Enough is Enough: AUSG & Antiracist Research & Policy Center Hold Rally

Student+kneeling+outside+with+a+fist+raised+in+the+air+outside+of+MGC+during+the+rally.

Jillian O'Donohoe

Student kneeling outside with a fist raised in the air outside of MGC during the rally.

“Enough is enough” chanted a crowd of around 200 people on the steps of the Mary Graydon Center late Friday afternoon, two days after 10 posters of the Confederate flag with cotton attached to them were found by students and university police.

American University Student Government (AUSG) President Taylor Dumpson and other members of student government chanted with the crowd.

The protest called “Enough is Enough: Rally for Courage Against Terror” was held in response to the 10 posters that were held on campus. The posters were found at the Mary Graydon Center, Battelle-Tomkins, Kogod School of Business and Mckinley Hall. An email was sent out by Dumpson, encouraging students to attend the rally. 

The posters were hung the same night that historian Ibram Kendi was giving a presentation at the opening of American University’s new Anti-Racist and Policy Research Center.

Kendi, a professor of history and international relations at the School of International Service, has written numerous books about racism in America.

“If these people think that some cheap photocopies of confederate flags and your mama’s cotton balls are gonna intimidate folk, then then they have another thing coming,” Kendi told the crowd.

“It is time that we send a message to those who seek to inflict acts of harm and terror on our campus and our communities. Enough is enough,” Dumpson said, wearing a pink skirt and a Black Lives Matter t-shirt.

 

AUSG President Taylor Dumpson kneels with a megaphone in her hand at the rally.
AUSG President Taylor Dumpson kneels with a megaphone in her hand at the rally. (Photograph by Jillian O’Donohoe)

Kondwani Fidel, the author of Raw Wounds and a poet, gave an emotional speech about his childhood growing up in Baltimore.

“We were harassed so much by police when we were young that we thought it was legal for them to beat our ass,” the Baltimore native said.

“In the words of Huey P. Newton, the revolution has always been in the hands of the young. The young will inherit the revolution,” Fidel said. “I say that to say as young people, yall got plenty of work to do.”

As the protest was underway, a group of prospective students were touring the campus.

“I’m not having second thoughts about applying,” said Quentin Harris, a high school senior from Boston who was on the tour. “The news caught my attention, but it’s not affecting my decision to apply, I really like the school’s location and campus,” Harris said.

Harris, who is considering majoring in African American Studies, said that racist incidents are happening all across the country, and that the problem is not unique to AU.

A total of 154 incidents of hate speech have been confirmed since last fall by Documenting Hate, a project established by ProPublica to report and confirm hate crimes on college campuses. The incidents have been reported at large state schools to small liberal arts schools.

AU was the victim of another hate crime last spring when a suspect still at large hung bananas from nooses on the day Dumpson, the first Black student government president, took office.

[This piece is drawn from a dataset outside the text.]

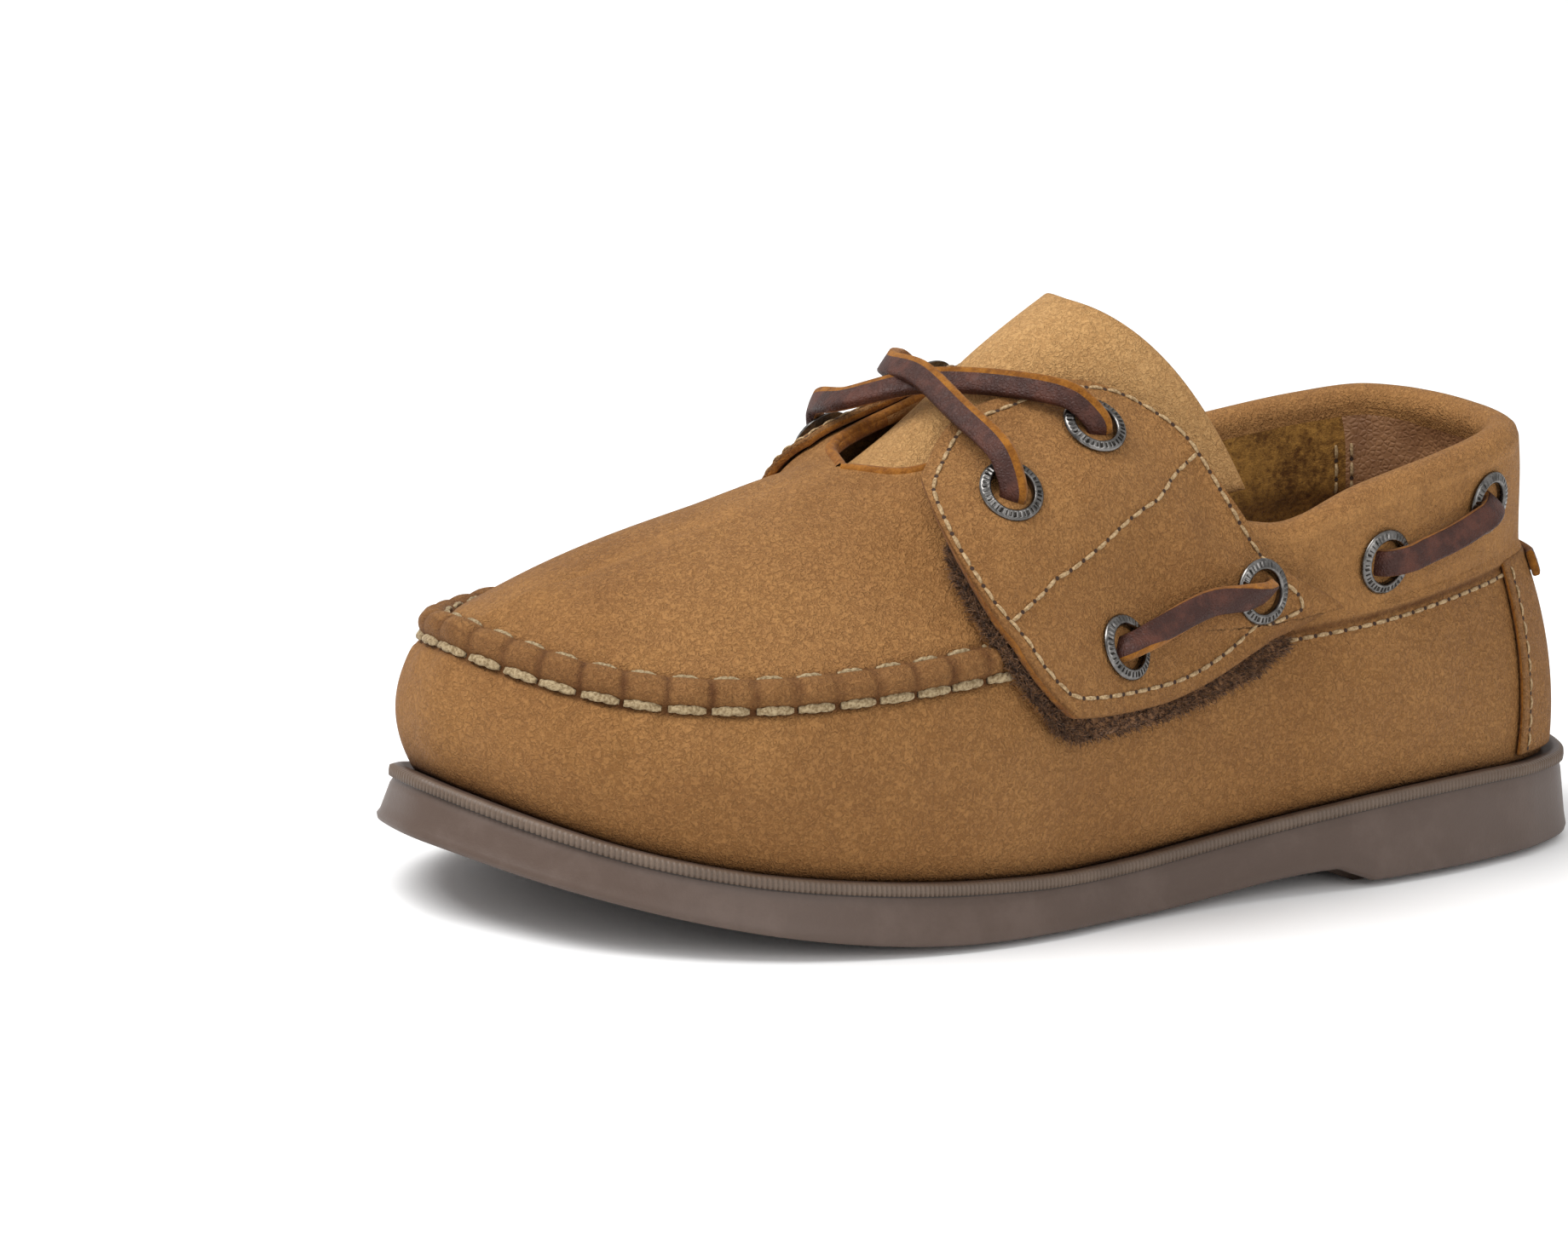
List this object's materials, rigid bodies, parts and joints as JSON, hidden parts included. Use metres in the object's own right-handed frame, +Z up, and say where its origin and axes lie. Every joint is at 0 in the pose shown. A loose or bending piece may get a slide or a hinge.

Although the words of today’s rally was encouraging, freshman Jaydah West says that people at AU unintentionally make people of color feel uncomfortable.

“I have this white professor whose a women and always talks about racial issues,” West said. “When she talks about oppression and racial issues she always stares at me for approval. Just because I’m Black doesn’t mean you have to stare at me and nod your head when you talk about race,” West said.

Dumpson and the AUSG has demanded a list of changes from AU administrators including changes in how hate crimes are dealt with and a multicultural student center.

“As a member of the AUSG, I want to advocate for a multicultural student center in the university’s ten year plan,” Dumpson said. “I would like to have a space that is dedicated to multiculturalism. The space would include racial minorities, religious minorities, whatever. I don’t know if that would look like a floor, or if it means resources, or books… It would be a academic space dedicated to multiculturalism.”

Dumpson also made clear that the space would not only be for minorities, but that it would be open to everyone.

AUSG and Dumpson want to see bias related crimes as a separate violation with its own punishments, including expulsion, to be added to the student code of conduct.

“Bias related incidents are only aggravating factors,” Dumpson said. “If you commit a university violation, for example, write the N-word on a wall, it’s an aggravating factor but it’s not a stand alone crime and doesn’t have consequences on its own.”

The recent events on campus have made some students feel as though the campus had grown closer since the hate crime.

“The events on campus takes away the partisanship aspect of the political climate on campus and it goes beyond party politics. I think it brings the community closer together,” freshman Alyse Lord said.

The suspect, like the perpetrator on campus last semester, remains at large with few leads as to who he is and why he did it.